Bedrock elevations were confirmed during a week-and-a-half-long indicator probe pile program completed using a two-piece HP 18x204 steel probe, the Weeks 574 crane barge and an ICE® 110C vibratory hammer. At 35 locations, the Weeks team drove the pile to rock, splicing the upper probe segment on at each location as the rock depth increased.
The next phase comprised three weeks of precise probing to a depth of 75 feet at each of the 267 locations where the concrete piles were to be driven. The Weeks 526 derrick crane barge with its hanging fixed lead system was outfitted with an ICE® 66-80 vibratory hammer and a 130-foot-long, 36-inch-diameter steel pipe for this job. Because each pile is required to be within three inches of its planned location, the company needed to find any obstructions that would deflect or block the piles. In two locations, the probe would not advance, and the pier design was modified before production pile driving began to allow the piles to be relocated.
Throughout the probing work, Weeks Marine tested an innovative lead-mounted GPS and laser survey system, which they then utilized during the production pile driving to ensure adherence to specifications. Probe locations were double checked in real-time by a conventional land-based total station, as well.

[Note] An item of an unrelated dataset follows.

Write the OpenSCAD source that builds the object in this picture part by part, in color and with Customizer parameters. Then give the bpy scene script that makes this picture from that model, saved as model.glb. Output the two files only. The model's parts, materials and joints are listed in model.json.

With this phase completed, the company removed the probe pile equipment from the crane and mounted a Junttan HHK25S hydraulic hammer into the leads. This "very large" Finnish hammer, a new one for the company last year, "is the only one in the U.S. right now," according to Palmer.
The piles and the pots
While this changeover was being done, the company installed four 24-inch square concrete piles made by Jersey Precast in Hamilton, N.J. (of a total six on the project; the other two will be driven this summer).
With the Junttan hammer ready to go in the last week of June 2018, the team began the installation of 164 prestressed concrete 36-inch-diameter cylinder piles, work that lasted into the first weeks of October, completed before the end of the six-month in-water construction season. (Time-of-year restrictions require that all pile driving be completed between May 1 and October 31.) The balance of the piles another 103 are being installed this summer.

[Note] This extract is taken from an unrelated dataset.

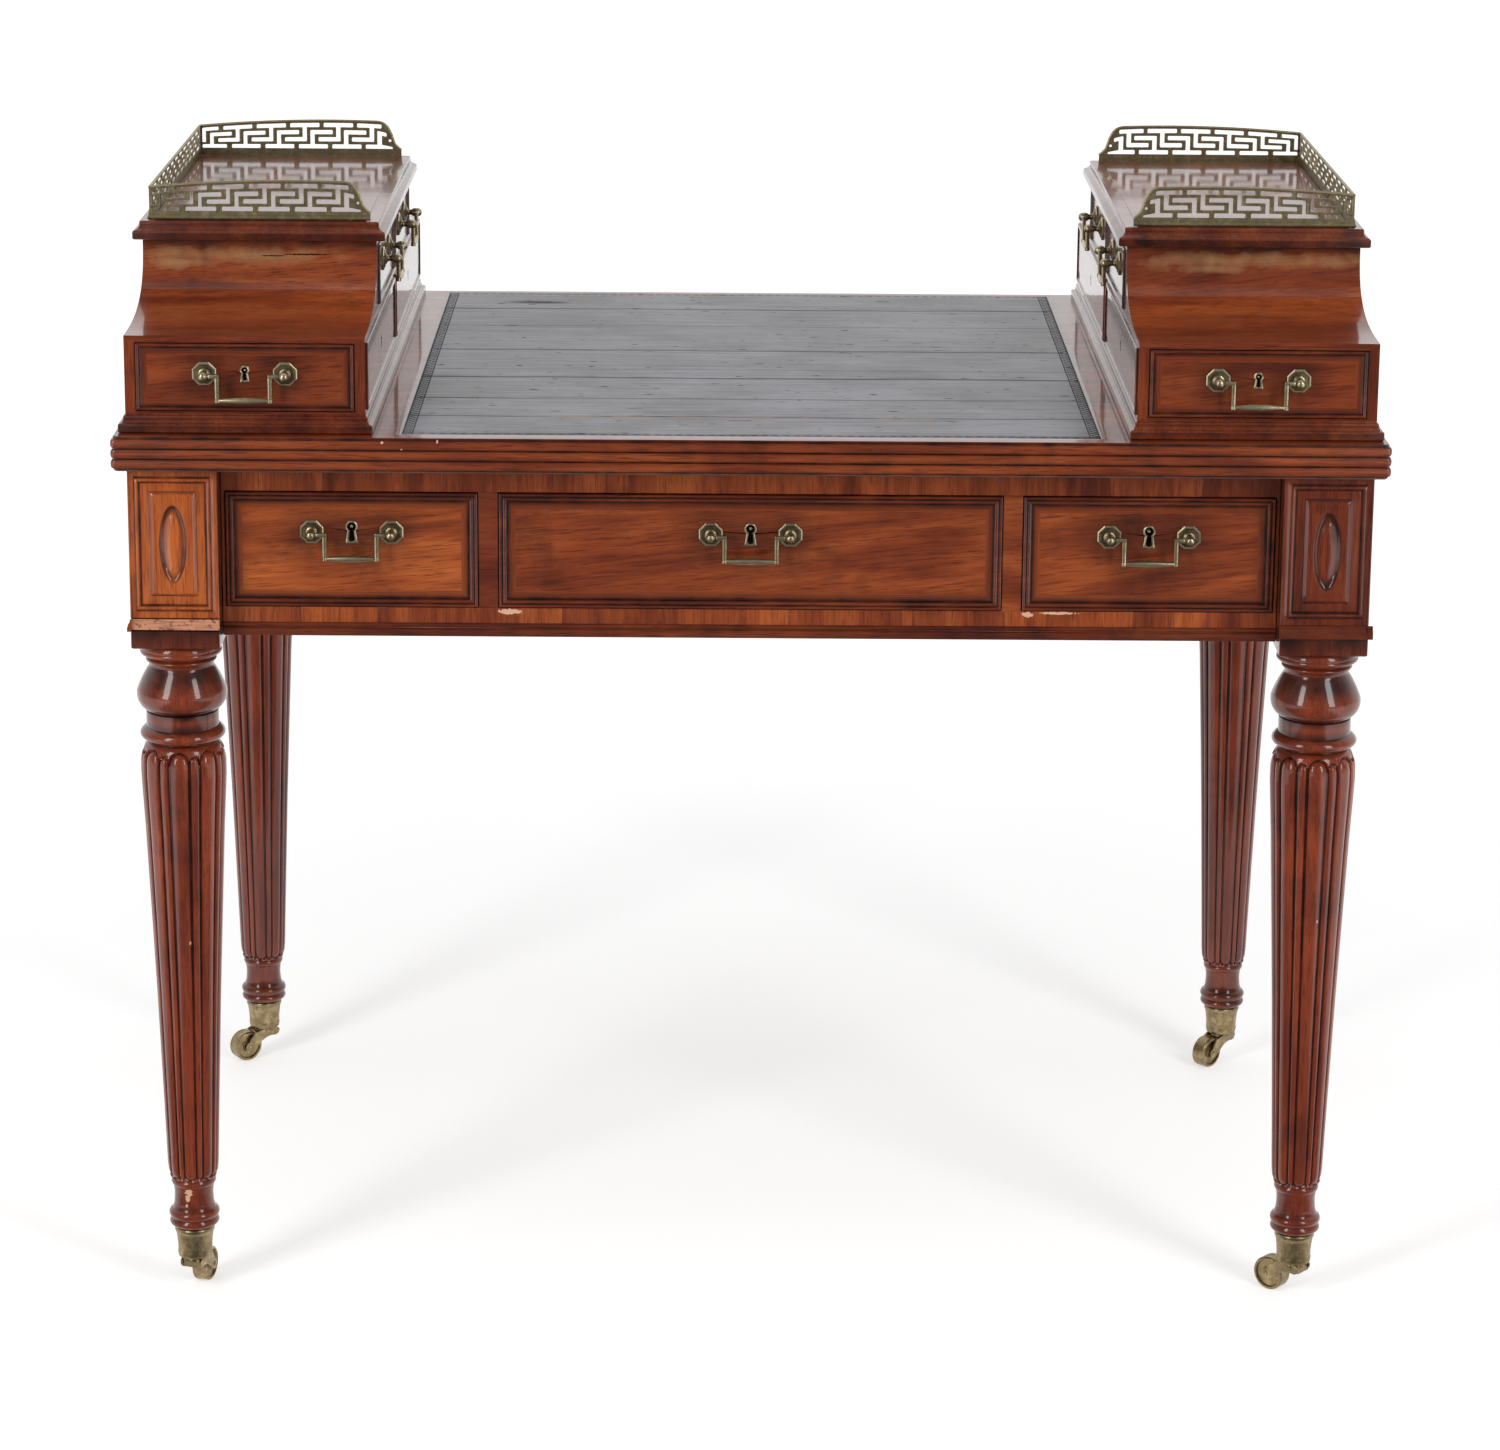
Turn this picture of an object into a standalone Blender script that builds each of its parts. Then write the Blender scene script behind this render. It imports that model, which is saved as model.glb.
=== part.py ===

Starting on the east side of the site, where about 80 feet of organic material directly overlays the bedrock, Weeks experienced "the quickest drive times I've ever seen," said Palmer. For many of the initial piles, 30 blows or less from the hammer were all that was required to fully seat the piles into the schist, the piles having settled to within inches of the rock due to their self weight and the deadweight of the hammer. In fact, a concern for the early piles was they could be damaged by overdriving, so the refusal threshold was closely monitored and adhered to by Weeks and third-party inspectors.

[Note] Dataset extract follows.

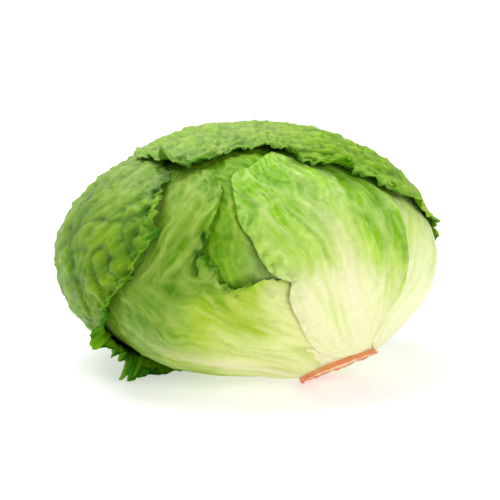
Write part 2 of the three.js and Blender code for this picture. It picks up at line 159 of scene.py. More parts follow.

Moving west along the width of the new pier, the loose material overlays clay and further still, to sand under the clay before rock is reached. Consequently, piles take longer to drive as the team moves further west, because of both the different material layers and the increased depth. Palmer expects that some piles this year may require more than a thousand hammer blows each. Further, because of the deeper driving conditions on the west side, most of the piles will require steel stingers to extend the length of the pile.
Depending on the load and conditions, a steel tip or plate is attached to the bottom of each pile. The pile designs, which include both hollow and solid concrete sections, with steel rock tips and three sizes of HP 18 stingers, require 10 separate tip types to cover all of the possibilities. The tips were manufactured by Macuch Steel Products in Augusta, Ga.
"Almost every pile is unique and tracked by its final location in the plan," said Palmer.
The concrete piles, fabricated by Coastal Precast Systems in Chesapeake, Va., are cast monolithically in steel forms, then transferred to Weeks' transport barges on the Elizabeth River.
"We tow the loaded barges up to our marine yard in Jersey City, N.J. about six miles south of the Pier55 project site," said Palmer. "Then, due to the limited water depth at the Pier55 site, we transload the piles onto smaller, shallower barges 10 piles at a time to bring them to the project for installation."
The piles are cut off after driving using a Mactech Offshore 48-inch wire saw, which results in "a very smooth, flat finish," said Palmer. The saw is "very good," says Palmer. "This was our first experience with it, and we're sold on it."
About half of the piles will support precast concrete "pots," each one unique, that are being cast as individual "petals" and "column heads" by Fort Miller Corporation in Greenwich, N.Y. The individual precast elements are trucked to the Port of Coeymans on the Hudson River, where Weeks Marine and P&M Brick erect and weld the pieces together to form the pots. Once assembled, they are loaded into Weeks Marine hopper barges and towed down the river to the Pier55 site.
The Weeks 526 crane barge, with the fixed lead system removed, is used to pick and install the pots on the piles.
The pots, the piles that support them and additional pier piles in the two to three rows closest to the outer pier edges are cast using a white concrete mix, per the design by architects Heatherwick Studios of London, England.
"This means," said Palmer, "we have two colors of piles to keep separate, and we must handle the white piles carefully to ensure that we don't mark or damage them during installation."
The team is using non-marking synthetic slings on the upper portion of the white piles to prevent scuffing and chipping, and they mark pile depths/lengths, which are typically painted directly on the pile surface, on removable tape that is taken off once the piles have been driven.
Weeks Marine anticipates finishing the pile driving in late summer this year, after constructing the first 50 percent of the pier's concrete deck over the past winter and spring. By the spring of 2020, the deck work will be complete, and the entire pier structure will be turned over to the follow-on contractors who will complete the park structures and landscaping. Palmer says the undulating surfaces the pots create, both above and below the pier, are "very artistic and truly unique. This is an exceptional project we are thrilled to be a part of."